Since the reveal of the hyperloop concept was presented by Elon Musk, founder of Tesla, Paypal and SpaceX, the race for creating the real deal was on.

In 2016, Bjarke Ingels Group unveiled a sneak-peak of what would be the Hyperloop One system, connecting Dubai to Abu Dhabi in the United Arab Emirates. In 2017, Hypereloop Transportation Technologies began constructing the world’s first full-scale Passenger Hyperloop Capsule. In 2018, Musk's Boring Company completed its first test tunnel.

Designs show that once inside a tube, the transporting pod will be moved by an electric motor. Once the motor has accelerated to proper speed, magnets force the pod to levitate, propelling it forward at an even faster rate. Air is also removed from the tube, resulting in little wind resistance.

Pods are projected to hold about 24 people and are expected to travel over 500 miles per hour. Of course, before passengers can test these pods, the U.S. Department of Transportation will have to issue a safety certification. Because the hyperloop has elements of both airplanes and trains, the decision of which department will handle the certification process has been delayed.

In March 2019, the Pennsylvania Turnpike Commission approved a $2 million contract with Los Angeles-based engineering and construction firm AECOM for a hyperloop study.

The study would explore the possibility of constructing a hyperloop that would connect Philadelphia, Harrisburg and Pittsburgh, with a leg to Wilkes-Barre/Scranton.
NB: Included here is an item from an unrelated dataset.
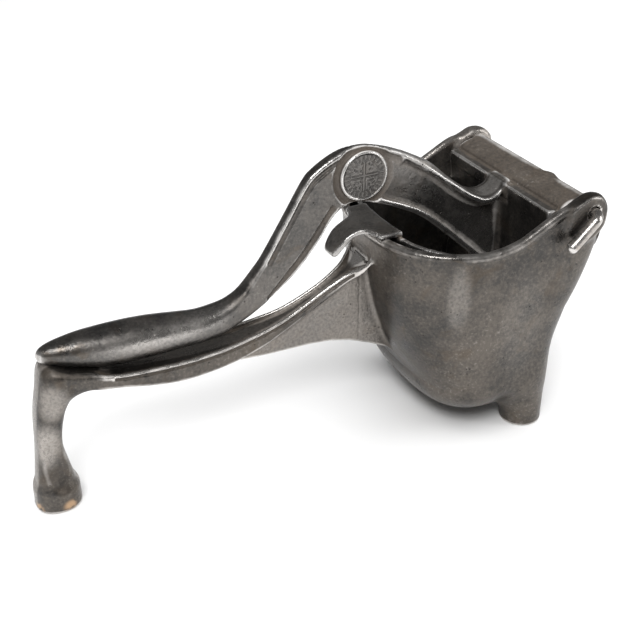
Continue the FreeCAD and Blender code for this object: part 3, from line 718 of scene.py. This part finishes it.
def cast_metal(name, base=0.17, worn_and_highlight_tone=0.58, warm=0.08, patina=0.7, gloss=0.34, speckle=0.4, roundel=False):
    """Old cast aluminium: mottled grey, brown in the hollows, bright where use has worn it; painted shade in
    closed-in pockets, painted light and highlights where the mesh marks them.
    """
    n = Nodes(name)
    broad = n.noise(26, 3, 0.5)
    middle = n.noise(110, 5, 0.6, warp=0.4)
    fine = n.noise(700, 4, 0.65)
    grain = n.noise(2200, 2, 0.6)
    uneven = n.math("MULTIPLY", n.math("SUBTRACT", middle, 0.5), 0.5)
    edge = n.ramp(n.math("ADD", n.attribute("bend"), uneven), 0.22, 0.62)
    sheltered = n.math("SUBTRACT", 1.0, n.attribute("open_near"))
    painted_shade = n.math("SUBTRACT", 1.0, n.attribute("open_far"))
    hollow = n.ramp(n.math("ADD", sheltered, uneven), 0.12, 0.5)
    # Dirt on the lever's block, and painted shade low inside the hopper; both go with the hollows' brown.
    dirt_and_shade = n.math("MULTIPLY", n.attribute("dirt_and_shade"), n.ramp(fine, 0.3, 0.6, 0.6, 1.0))
    hollow = n.math("MAXIMUM", hollow, dirt_and_shade)
    mottle = n.math("ADD", n.math("MULTIPLY", broad, 0.4), n.math("MULTIPLY", middle, 0.3))
    mottle = n.ramp(n.math("ADD", mottle, n.math("MULTIPLY", fine, 0.3)), 0.38, 0.62)
    colour = n.mix(mottle, grey(base * 0.62, warm * 0.5), grey(base * 1.4, warm * 1.6))
    stain = n.ramp(n.noise(60, 5, 0.62, warp=0.8), 0.52, 0.7, 0.0, 0.6 * patina)
    colour = n.mix(stain, colour, (base * 1.1, base * 0.84, base * 0.6, 1))
    colour = n.mix(n.math("MULTIPLY", hollow, patina), colour, (base * 0.58, base * 0.43, base * 0.3, 1))
    # Painted shade: darker grey where the space in front of the surface is closed in.
    colour = n.mix(n.math("MULTIPLY", n.ramp(painted_shade, 0.3, 1.0), 0.35), colour, grey(base * 0.4, warm))
    # Painted light and highlights, with real wear on the front leg: the lighter worn-metal tone, and less
    # rough.
    painted_light_and_wear = n.math("MULTIPLY", n.attribute("painted_light_and_wear"), n.ramp(fine, 0.3, 0.6, 0.6, 1.0))
    colour = n.mix(n.math("MULTIPLY", painted_light_and_wear, 0.8), colour, grey(worn_and_highlight_tone * 1.05, warm))
    flecks = n.ramp(n.math("ADD", n.math("MULTIPLY", fine, 0.7), n.math("MULTIPLY", grain, 0.3)), 0.55, 0.66)
    flecks = n.math("MULTIPLY", flecks, n.ramp(broad, 0.5, 0.66, 0.1, 0.6))
    bright = n.math("MAXIMUM", edge, n.math("MULTIPLY", flecks, speckle))
    colour = n.mix(bright, colour, grey(worn_and_highlight_tone, warm * 0.6))
    pitted = n.ramp(n.noise(170, 2, 0.5), 0.56, 0.64)
    pits = n.math("MULTIPLY", n.ramp(n.spots(420), 0.10, 0.2, 1.0, 0.0), pitted)
    colour = n.mix(n.math("MULTIPLY", pits, 0.8), colour, grey(base * 0.25, 0.1))
    roughness = n.math("ADD", n.ramp(middle, 0.3, 0.7, gloss - 0.07, gloss + 0.1),
                       n.math("MULTIPLY", hollow, 0.2), clamp=True)
    polish = n.math("MAXIMUM", edge, painted_light_and_wear)
    roughness = n.math("SUBTRACT", roughness, n.math("MULTIPLY", polish, 0.12), clamp=True)
    height = n.math("ADD", n.math("MULTIPLY", fine, 0.8), n.math("MULTIPLY", middle, 1.4))
    height = n.math("SUBTRACT", height, n.math("MULTIPLY", pits, 1.2))
    if roundel:
        raised = relief(n, fine)
        height = n.math("ADD", height, n.math("MULTIPLY", raised, 0.9))
        colour = n.mix(n.math("MULTIPLY", raised, 0.1), colour, grey(worn_and_highlight_tone, warm))
    bump = n.add("ShaderNodeBump")
    bump.inputs["Strength"].default_value = 0.7
    bump.inputs["Distance"].default_value = 0.00025
    n.link(height, bump.inputs["Height"])
    shader = n.add("ShaderNodeBsdfPrincipled")
    # Painted reflection: tan patches on the foot, with duller metal there.
    painted_reflection = n.math("MULTIPLY", n.attribute("painted_reflection"), n.ramp(middle, 0.42, 0.52))
    colour = n.mix(painted_reflection, colour, (0.42, 0.27, 0.15, 1))
    dull = n.math("MAXIMUM", painted_reflection, n.math("MULTIPLY", hollow, 0.7))
    n.link(n.math("SUBTRACT", 0.94, dull, clamp=True), shader.inputs["Metallic"])
    n.link(colour, shader.inputs["Base Color"])
    n.link(roughness, shader.inputs["Roughness"])
    n.link(bump.outputs[0], shader.inputs["Normal"])
    n.link(shader.outputs[0], n.output.inputs["Surface"])
    return n.material


# ------------------------------------------------------------------ where the metal is dirty or worn, and where shade, light and a reflection are painted
# Each rule gives 0 to 1 at a place; the materials read it from the mesh.
def lever_grime(x, y, z):
    """Old dirt on top of the block, heavier behind the crease."""
    return (0.35 * fade(x, -17.8, -17) + 0.65 * fade(x, -14, -12.6)) * fade(z, 108.4, 109.8)


def lever_painted_light(x, y, z):
    """Painted highlight: a streak along the near side of the grip; painted light on the rear panel."""
    high = z - np.interp(x, [-225, -204, -178, -160, -140], [73.8, 72.6, 71.8, 74.0, 84.0])
    # Painted highlight along the grip's lower middle, on the near side only.
    streak = 0.75 * np.exp(-((high - 2.6) / 3.5) ** 2) * fade(x, -226, -196) * fade(x, -150, -172) * (y < 0)
    # Painted light on the rear panel, stronger towards the block.
    panel = (0.3 + 0.6 * fade(x, -60, -28)) * fade(x, -84, -70) * fade(x, -17.5, -19) * fade(np.abs(y), 5, 4)
    return np.maximum(streak, panel * fade(z, 66, 72))


def body_painted_shade(x, y, z):
    """Painted shade, darker towards the bottom of the hopper's inside."""
    inside = fade(hopper_outside(x, y, z), -1.5, -3.4)
    return 0.5 * inside * fade(z, 100, 60)


def body_painted_light(x, y, z):
    """Painted light on the web gusset and on the far wall near its rim, and painted highlights on the near
    side.
    """
    # Painted light on the gusset's face, and on the far wall's inside near its rim.
    web = fade(np.abs(y), 4.2, 3.2) * fade(x, -74, -84) * fade(z, 84, 74)
    far_wall = fade(y, 30, 38) * fade(x, -66, -52) * fade(z, 84, 94)
    # Painted highlights: two soft vertical streaks on the near side.
    scuff = 0.22 * blob(x, y, z, (-65, -44, 80), (7, 12, 22))
    scuff = scuff + 0.1 * blob(x, y, z, (-32, -48, 60), (16, 12, 36))
    return np.maximum(np.maximum(0.3 * web, 0.7 * far_wall), scuff)


def front_wear_and_painted_light(x, y, z):
    """Wear on the knee and shin of the front leg, partly painted highlight, and whatever body_painted_light
    gives there.
    """
    # Worn bright patches, partly painted highlight.
    knee = blob(x, y, z, (-239, -9, 56), (10, 7, 12))
    shin = blob(x, y, z, (-243, -8, 34), (9, 8, 15))
    return np.maximum(np.maximum(knee * 0.45, 0.65 * shin), body_painted_light(x, y, z))


def foot_painted_reflection(x, y, z):
    """Painted reflection: two tan patches low on the foot, of a wooden table."""
    return np.maximum(blob(x, y, z, (-249.6, -4.3, 1.8), (3.0, 4.2, 4.0)),
                      blob(x, y, z, (-237.5, -9.5, 3.0), (4.2, 3.0, 3.6)))


# ------------------------------------------------------------------ build the pieces
COARSE = 1.0
HOPPER_VOXEL = 1.0 * COARSE
ARM_VOXEL = 0.62 * COARSE
LEVER_VOXEL = 0.8 * COARSE
LINER_VOXEL = 0.8 * COARSE
ROD_VOXEL = 0.45 * COARSE


def finish_piece(piece, body, material, node):
    """Gives a piece its material, hangs it on its body, and hides the CAD node it stands in for."""
    piece.data.materials.append(material)
    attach(piece, body)
    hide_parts(node)


body_metal = cast_metal("body_metal", base=0.09)
lever_metal = cast_metal("lever_metal", base=0.118, warm=0.05, roundel=True)
liner_metal = cast_metal("liner_metal", base=0.19, worn_and_highlight_tone=0.4, warm=0.05)
rod_metal = cast_metal("rod_metal", base=0.34, worn_and_highlight_tone=0.62, warm=0.06, gloss=0.3, speckle=1.0)

# Painted shade low inside the hopper; painted light and highlights on its outside.
hopper = mesh_of("hopper_casting", rear_half, (SPLIT - 4, -52, -2), (16, 52, 122), HOPPER_VOXEL,
                 dirt_and_shade=body_painted_shade, painted_light_and_wear=body_painted_light)
finish_piece(hopper, "press_body", body_metal, "body_casting")
# Wear and painted highlights on the front leg, and a painted reflection on the foot.
front = mesh_of("arm_casting", front_half, (-254, -24, -2), (SPLIT + 4, 24, 106), ARM_VOXEL,
                painted_light_and_wear=front_wear_and_painted_light, painted_reflection=foot_painted_reflection)
finish_piece(front, "press_body", body_metal, "body_casting")
# Dirt on the block; painted highlight on the grip and painted light on the rear panel.
lever = mesh_of("lever_press_casting", lever_field, (-246, -45, 30), (8, 45, 144), LEVER_VOXEL,
                dirt_and_shade=lever_grime, painted_light_and_wear=lever_painted_light)
finish_piece(lever, "lever", lever_metal, "lever_casting")
liner = mesh_of("liner_pan", liner_field, (-112, -46, 24), (12, 46, 108), LINER_VOXEL)
finish_piece(liner, "press_body", liner_metal, "strainer_insert")
rod = mesh_of("bent_rod", rod_field, (-20, -60, 92), (6, 60, 116), ROD_VOXEL)
finish_piece(rod, "rod", rod_metal, "hinge_rod")


# ------------------------------------------------------------------ floor, light, camera
def floor():
    """A plain pale floor, 8 m square."""
    mesh = bpy.data.meshes.new("floor")
    reach = 4.0
    corners = [(-reach, -reach, 0), (reach, -reach, 0), (reach, reach, 0), (-reach, reach, 0)]
    mesh.from_pydata(corners, [], [(0, 1, 2, 3)])
    plane = bpy.data.objects.new("floor", mesh)
    bpy.context.scene.collection.objects.link(plane)
    n = Nodes("pale_floor")
    shader = n.add("ShaderNodeBsdfPrincipled")
    shader.inputs["Base Color"].default_value = (0.86, 0.86, 0.86, 1)
    shader.inputs["Roughness"].default_value = 0.9
    n.link(shader.outputs[0], n.output.inputs["Surface"])
    mesh.materials.append(n.material)


def lamp(name, place, target, size, power, in_gloss=True):
    """A soft rectangular lamp that points at the target."""
    data = bpy.data.lights.new(name, "AREA")
    data.shape = "RECTANGLE"
    data.size, data.size_y = size
    data.energy = power
    thing = bpy.data.objects.new(name, data)
    thing.location = place
    aim = np.array(target) - np.array(place)
    thing.rotation_euler = Vector(aim).to_track_quat("-Z", "Y").to_euler()
    thing.visible_glossy = in_gloss
    bpy.context.scene.collection.objects.link(thing)


def world(strength):
    """Even white light from all round."""
    w = bpy.data.worlds.new("studio")
    w.use_nodes = True
    back = w.node_tree.nodes["Background"]
    back.inputs[0].default_value = (1, 1, 1, 1)
    back.inputs[1].default_value = strength
    bpy.context.scene.world = w


def camera():
    """A camera at the photograph's viewing angle and distance."""
    data = bpy.data.cameras.new("camera")
    data.sensor_width = 36.0
    data.lens = 62.05
    thing = bpy.data.objects.new("camera", data)
    azimuth, elevation, distance = math.radians(-26.53), math.radians(30.86), 0.5099
    target = np.array([HINGE_X * M - 0.11087, 0, 0.05812])
    level = math.cos(elevation)
    back = np.array([math.sin(azimuth) * level, -math.cos(azimuth) * level, math.sin(elevation)])
    thing.location = target + distance * back
    thing.rotation_euler = (math.pi / 2 - elevation, 0, azimuth)
    bpy.context.scene.collection.objects.link(thing)
    bpy.context.scene.camera = thing


floor()
world(0.15)
lamp("floor_fill", (0, 0, 2.2), (0, 0, 0), (3.0, 3.0), 80, in_gloss=False)
lamp("key", (-0.45, -0.75, 1.0), (0, 0, 0.05), (0.5, 0.35), 9)
lamp("side", (0.9, -0.6, 0.45), (0, 0, 0.06), (0.25, 0.6), 3)
camera()
bpy.context.scene.view_settings.view_transform = "Standard"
The journey from Philadelphia to Pittsburgh, via the Pennsylvania Turnpike, is roughly five hours. The proposed hyperloop would cut the travel time to just 30 minutes.

Last month, President Steve Davis of tunneling company The Boring Co.—owned by Elon Musk—announced the possibility for additional underground transit systems throughout the Las Vegas resort corridor, should the company’s current convention center tunnel prove to be a success.
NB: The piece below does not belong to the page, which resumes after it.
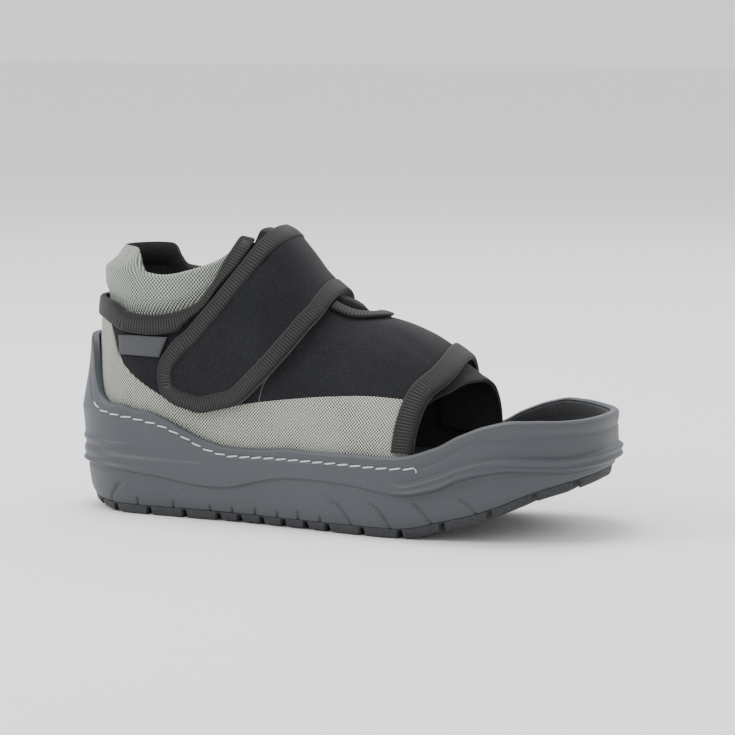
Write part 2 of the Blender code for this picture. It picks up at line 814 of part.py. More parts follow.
def build_upper():
    """Hollow upper: heel, quarters and vamp as one wall with a step at the panel line."""
    grids, lifts = [], []
    for side in (-1, 1):
        rows = []
        for along in UPPER_STATIONS:
            arounds = rib_arounds(along, side)
            rows.append([skin(slant(along, around), around) for around in arounds])
        grid = np.array(rows)
        grids.append(grid if side > 0 else grid[:, ::-1])
    points, quads = weld(grids)
    steps = {}
    for side, grid in zip((-1, 1), grids):
        for row in range(grid.shape[0]):
            for column in range(grid.shape[1]):
                level = column if side > 0 else grid.shape[1] - 1 - column
                steps[tuple(np.round(grid[row, column], 6))] = 0.0 if level <= 3 else -PANEL_STEP
    outer = np.array([steps[tuple(np.round(point, 6))] for point in points])
    shell("upper", points, quads, outer, -UPPER_WALL, (0.33, 0.34, 0.32), 0.9)


def build_tongue():
    """Tongue: follows the inside of the upper and swells a little in the open throat."""
    inside = UPPER_WALL + LAYER_GAP
    stations = [0.354, 0.375, 0.400, 0.430, 0.460, 0.485, 0.505, 0.528, 0.546, 0.562, 0.585, 0.612]
    across = [1.0, 0.86, 0.68, 0.5, 0.3, 0.1, -0.1, -0.3, -0.5, -0.68, -0.86, -1.0]
    rows, swell = [], []
    for along in stations:
        widen = TONGUE_HALF * (1 - 0.25 * ease((along - 0.5) / 0.13))
        puff = float(ease((along - 0.485) / 0.03) * ease((0.552 - along) / 0.03))
        line, lift = [], []
        for share in across:
            side = -1 if share < 0 else 1
            line.append(skin(along, around_at_width(along, side, abs(share) * widen)))
            room = THROAT_HALF * read(THROAT, along) - 0.0035
            bulge = ease((room - abs(share) * widen) / 0.007) if room > 0 else 0.0
            lift.append(-inside + bulge * (inside - LAYER_GAP + TONGUE_SWELL * puff))
        rows.append(line)
        swell.append(lift)
    points, quads = weld([np.array(rows)])
    lifts = np.array(swell).reshape(-1)
    shell("tongue", points, quads, lifts, lifts - TONGUE_WALL, (0.03, 0.03, 0.033))


def cuff_point(along, side, share):
    """Point on the outer face of the cuff: inside the upper, then on upward with a small lean."""
    station = float(foot_of(along, side)[0])
    top = CUFF_HEIGHT * float(read(CUFF, station))
    edge = float(top_around(along, side))
    edge_point = skin(along, edge)
    low = edge_point[2] - CUFF_DEPTH
    height = low + (top - low) * share
    if height <= edge_point[2]:
        return skin(along, float(around_at_height(along, side, height)))
    below = skin(along, float(around_at_height(along, side, edge_point[2] - 0.004)))
    lean = (edge_point[:2] - below[:2]) / 0.004
    over = height - edge_point[2]
    hub = np.array([x_at(ANKLE_CENTRE), 0.0])
    inward = hub - edge_point[:2]
    inward /= np.linalg.norm(inward)
    tilt = CUFF_LEAN * (over / (0.35 * CUFF_HEIGHT)) ** 2 * float(heel_share(station))
    swell = CUFF_SWELL * float(ease(over / 0.009) * ease((0.31 - station) / 0.1))
    return np.array([*(edge_point[:2] + lean * over * 0.7 + inward * (tilt - swell)), height])


def build_cuff():
    """Padded cuff inside the ankle opening, rising over the topline."""
    inside = UPPER_WALL + 1.6 * LAYER_GAP + GAP
    grids = []
    for side in (-1, 1):
        rows = []
        for along in [0.0, 0.035, 0.070, 0.090, 0.105, 0.120, 0.135, 0.150, 0.175, 0.205, 0.235, 0.262,
                      0.280, 0.293, 0.306, 0.318, 0.330, 0.342]:
            rows.append([cuff_point(along, side, share) for share in (0, 0.25, 0.5, 0.75, 0.92, 1.0)])
        grid = np.array(rows)
        grids.append(grid if side > 0 else grid[:, ::-1])
    points, quads = weld(grids)
    tops = {tuple(np.round(row[0 if side < 0 else -1], 6))
            for side, grid in zip((-1, 1), grids) for row in grid}
    outer = np.array([-inside - (0.0012 if tuple(np.round(point, 6)) in tops else 0) for point in points])
    inner = np.array([-inside - CUFF_WALL + (0.0012 if tuple(np.round(point, 6)) in tops else 0)
                      for point in points])
    shell("heel_cuff", points, quads, outer, inner, (0.09, 0.10, 0.09))


def tape_rows(path, width):
    """Rows of (along, around) across the tape; the path holds edge, inner point and share of the width."""
    rows = []
    for (edge_a, edge_r), (deep_a, deep_r), share_of_width in path:
        scale = share_of_width * width / np.linalg.norm(skin(edge_a, edge_r) - skin(deep_a, deep_r))
        rows.append([(edge_a + (deep_a - edge_a) * scale * share, edge_r + (deep_r - edge_r) * scale * share)
                     for share in (1.0, 0.5, 0.06)])
    return rows


def surface_normal(along, around):
    """Outward normal of the upper by small steps."""
    step_a = 0.002
    lower_a = max(along - step_a, 0.0005)
    down = max(around - 0.01, 0.001) if around <= 1 else around - 0.01
    up = around + 0.01 if around <= 1 else min(around + 0.01, 1.999)
    ahead = skin(along + step_a, around) - skin(lower_a, around)
    rise = skin(along, up) - skin(along, down)
    normal = np.cross(ahead, rise)
    normal /= np.linalg.norm(normal)
    return normal


def add_tape(name, path, width, colour):
    """Sweep the tape section along an edge of the upper."""
    verts = []
    rows = tape_rows(path, width)
    for row in rows:
        deep, half, near = (skin(a, r) for a, r in row)
        normal = [surface_normal(a, r) for a, r in row]
        edge_way = near - half
        edge_way /= np.linalg.norm(edge_way)
        edge = near + edge_way * 0.06 * width
        up = edge_way * (TAPE_GAP + TAPE)
        n = normal[2]
        verts += [
            deep + normal[0] * TAPE_GAP,
            deep + normal[0] * (TAPE_GAP + TAPE),
            half + normal[1] * (TAPE_GAP + TAPE),
            edge + n * (TAPE_GAP + TAPE) + up * 0.2,
            edge + n * 0.4 * (TAPE_GAP + TAPE) + up,
            edge - n * TAPE_TURN * UPPER_WALL + up,
            edge - n * TAPE_TURN * UPPER_WALL + edge_way * TAPE_GAP,
            edge + n * TAPE_GAP + edge_way * TAPE_GAP,
            half + normal[1] * TAPE_GAP,
        ]
    count = 9
    faces = []
    for index in range(len(rows) - 1):
        for corner in range(count):
            after = (corner + 1) % count
            faces.append((index * count + corner, index * count + after,
                          (index + 1) * count + after, (index + 1) * count + corner))
    faces.append(list(range(count)))
    faces.append([(len(rows) - 1) * count + corner for corner in range(count)])
    add_solid(name, verts, faces, colour)


def build_bindings():
    """Tapes over the topline, the throat and the front edge."""
    grey = (0.07, 0.07, 0.072)
    stations = [station for station in UPPER_STATIONS if station < 0.342]
    path = []
    for side, part in ((-1, stations[::-1]), (1, stations[1:])):
        for along in part:
            edge = float(top_around(along, side))
            path.append(((along, edge), (along, edge + 0.12 * side), float(read(TAPE_SHARE, along))))
    add_tape("topline_binding", path, TOPLINE_TAPE, grey)
    path = []
    spots = [0.496, 0.510, 0.530, 0.546, 0.556, 0.562]
    for side, part in ((-1, spots), (1, spots[::-1])):
        for along in part:
            edge = float(top_around(along, side))
            swing = ease((along - 0.535) / 0.03)
            path.append(((along, edge), (along + 0.02 * swing, edge + 0.1 * side * (1 - 0.7 * swing)), 1.0))
        if side < 0:
            path.append(((0.567, 1.0), (0.587, 1.0), 1.0))
    add_tape("throat_binding", path, THROAT_TAPE, grey)
    path = []
    ends = []
    for side, around in ((-1, 0.12), (1, 1.85)):
        foot = float(front_along(around)) - 0.02
        ends.append(float(around_at_height(foot, side, rim_z(foot) + 0.0015)))
    for around in np.linspace(ends[0], ends[1], 27):
        edge = float(front_along(around))
        back = 0.30 * float(ease((around - 0.4) / 0.2) * ease((1.0 - around) / 0.3))
        path.append(((edge, around), (edge - 0.03, around + 0.1 * back), 1.0))
    add_tape("toe_binding", path, TOE_TAPE, grey)


def patch(name, params, outer, inner, colour):
    """Sheet over a grid of (along, around) on the upper, between two offsets."""
    grid = np.array([[skin(a, r) for a, r in line] for line in params])
    points, quads = weld([grid])
    shell(name, points, quads, outer, inner, colour)


def build_strap():
    """Ankle strap over the instep; its bound edges are a step in its thickness."""
    across = [(0.0, 1), (0.16, 1), (0.18, 0), (0.42, 0), (0.62, 0), (0.80, 0), (0.82, 1), (1.0, 1)]
    marks = [0.0, 0.5, 1.0, 1.6, 2.3, 3.0, 4.0, 5.0, 6.0, 7.0, 8.0, 9.0, 10.0, 11.0]
    params, lifts = [], []
    for side, part in ((-1, marks), (1, marks[-2::-1])):
        for mark in part:
            top = (float(read(STRAP, mark, "top_along")), float(read(STRAP, mark, "top_around")))
            low = (float(read(STRAP, mark, "low_along")), float(read(STRAP, mark, "low_around")))
            line, lift = [], []
            for share, bound in across:
                along = top[0] + (low[0] - top[0]) * share
                around = top[1] + (low[1] - top[1]) * share
                line.append((along, around if side < 0 else 2 - around))
                lift.append(STRAP_WALL + (0.0006 if bound or mark < 0.4 else 0.0))
            params.append(line[::-1])
            lifts.append(lift[::-1])
    outer = LAYER_GAP + np.array(lifts).reshape(-1)
    patch("ankle_strap", params, outer, LAYER_GAP, (0.03, 0.03, 0.033))


def build_underlap():
    """Medial flap that shows under the front edge of the vamp."""
    inside = UPPER_WALL + LAYER_GAP + GAP
    params = []
    for around in [1.86, 1.68, 1.50, 1.32, 1.15, 1.0, 0.88, 0.78, 0.68, 0.60, 0.53, 0.46]:
        edge = float(read(FRONT, around, "flap"))
        start = 0.640
        params.append([(start + (edge - start) * share, around) for share in (0.0, 0.25, 0.5, 0.75, 1.0)])
    patch("vamp_underlap", params, -inside, -inside - FLAP_WALL, (0.03, 0.03, 0.033))


def build_tab():
    """Small label on the lateral heel, left bare."""
    params = []
    for share in (0.0, 0.25, 0.5, 0.75, 1.0):
        top = (0.099 + 0.103 * share, 0.138 + 0.048 * share)
        low = (0.103 + 0.080 * share, 0.100 + 0.029 * share)
        params.append([(top[0] + (low[0] - top[0]) * k, top[1] + (low[1] - top[1]) * k)
                       for k in (0.0, 0.5, 1.0)][::-1])
    patch("side_tab", params, GAP + TAB_WALL, GAP, (0.11, 0.11, 0.12))


def clear_scene():
    """Start from an empty file."""
    for thing in list(bpy.data.objects):
        bpy.data.objects.remove(thing, do_unlink=True)


def centre_all():
    """Move the whole shoe so that its box is centred on the origin and stands on Z = 0."""
    bpy.context.view_layer.update()
    corners = [np.array(thing.matrix_world @ vertex.co) for thing in bpy.data.objects
               for vertex in thing.data.vertices]
    low, high = np.min(corners, axis=0), np.max(corners, axis=0)
    for thing in bpy.data.objects:
        thing.location.x -= (low[0] + high[0]) / 2
        thing.location.y -= (low[1] + high[1]) / 2
        thing.location.z -= low[2]


def main():
    """Build every piece of the shoe."""
    clear_scene()
    build_outsole()
    build_midsole()
    build_insole()
    build_upper()
    build_tongue()
    build_cuff()
    build_bindings()
    build_strap()
    build_underlap()
    build_tab()
    centre_all()


main()
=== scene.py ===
# Post operative shoe, right foot: the looks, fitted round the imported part.
# Toe towards +X, the outer side of the foot towards -Y, standing on Z = 0. Lengths in metres.
import math

import bmesh
import bpy
import numpy as np
from mathutils import Matrix, Vector


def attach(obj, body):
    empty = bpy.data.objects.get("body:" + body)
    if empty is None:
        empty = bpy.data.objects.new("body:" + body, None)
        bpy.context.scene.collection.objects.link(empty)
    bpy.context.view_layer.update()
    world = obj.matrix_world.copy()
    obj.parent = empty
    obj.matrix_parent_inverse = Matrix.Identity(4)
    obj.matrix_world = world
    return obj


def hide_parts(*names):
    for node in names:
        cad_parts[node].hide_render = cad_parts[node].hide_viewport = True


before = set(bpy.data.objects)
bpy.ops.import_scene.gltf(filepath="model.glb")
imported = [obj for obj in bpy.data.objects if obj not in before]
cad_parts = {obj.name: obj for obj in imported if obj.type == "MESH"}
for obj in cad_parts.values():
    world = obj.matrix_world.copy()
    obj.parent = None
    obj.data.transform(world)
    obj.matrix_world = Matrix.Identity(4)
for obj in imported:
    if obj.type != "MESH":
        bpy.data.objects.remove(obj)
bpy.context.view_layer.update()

# shape of the last, shared by every piece
last = {
    "length": 0.292, "width": 0.106, "sideShift": 0.00284,
    "gap": 0.0003, "layer": 0.0006,
    "toeSpring": 0.0285, "heelBevel": 0.0038, "archLift": 0.0009,
    "lug": 0.0042, "web": 0.0008,
    "waveRise": 0.0209, "sideRise": 0.034, "counterRise": 0.0325, "counterLean": 0.0045,
    "cupWall": 0.0045, "floorRise": 0.0247, "bandProud": 0.0024,
    "wall": 0.0025, "foot": 0.0008, "instep": 0.149, "topline": 0.1045, "panel": 0.07,
    "step": 0.0006, "ankle": 0.235, "ridge": 0.005, "heelTuck": 0.005, "throat": 0.02,
}
toeEnd = 1 - last["bandProud"] / last["length"]
skinInset = last["cupWall"] + last["gap"]

# station, half width on the outer side, half width on the inner side
outlineRows = [
    (0.0, 0.3, 0.3), (0.08, 0.335, 0.335), (0.15, 0.352, 0.345), (0.25, 0.375, 0.35),
    (0.35, 0.405, 0.345), (0.45, 0.45, 0.35), (0.55, 0.5, 0.38), (0.65, 0.535, 0.425),
    (0.72, 0.54, 0.455), (0.8, 0.525, 0.48), (0.88, 0.5, 0.49), (1.0, 0.46, 0.48),
]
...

The news arrived just weeks after Musk tweeted that the commercial tunnel hoped be operational sometime this year.

   

Tagged categories: Emissions; Green Infrastructure; Hyperloop; Infrastructure; Infrastructure; NA; North America; Program/Project Management; Rail; Research; Research and development; Technology; Transportation

Comment from Jeff Laikind, (2/7/2020, 9:26 AM)

An engineer named Max Shlienger has built a 1/6th scale model that works on this system. You can find it on Youtube.


Comment from Tom Schwerdt, (2/11/2020, 7:59 AM)

I think it's great for an 8th grader. Several issues: The original Hyperloop plan included use of 100% renewable energy, so that should be the baseline - not diesel. A magnetic arm linking two trains has all sorts of safety and durability concerns, even leaving out the tube coordination. The system would be limited to existing train tracks with extra right-of-way, and passenger train priority - not a lot of places in the USA. Converting existing tracks to a "green" approach can be far simpler - you just need to supply electricity directly to the existing train (most are already electric, just fed by an onboard diesel generator). This is proven technology with widespread use outside the USA. Some passenger trains like the DC Metro are already direct-fed electric.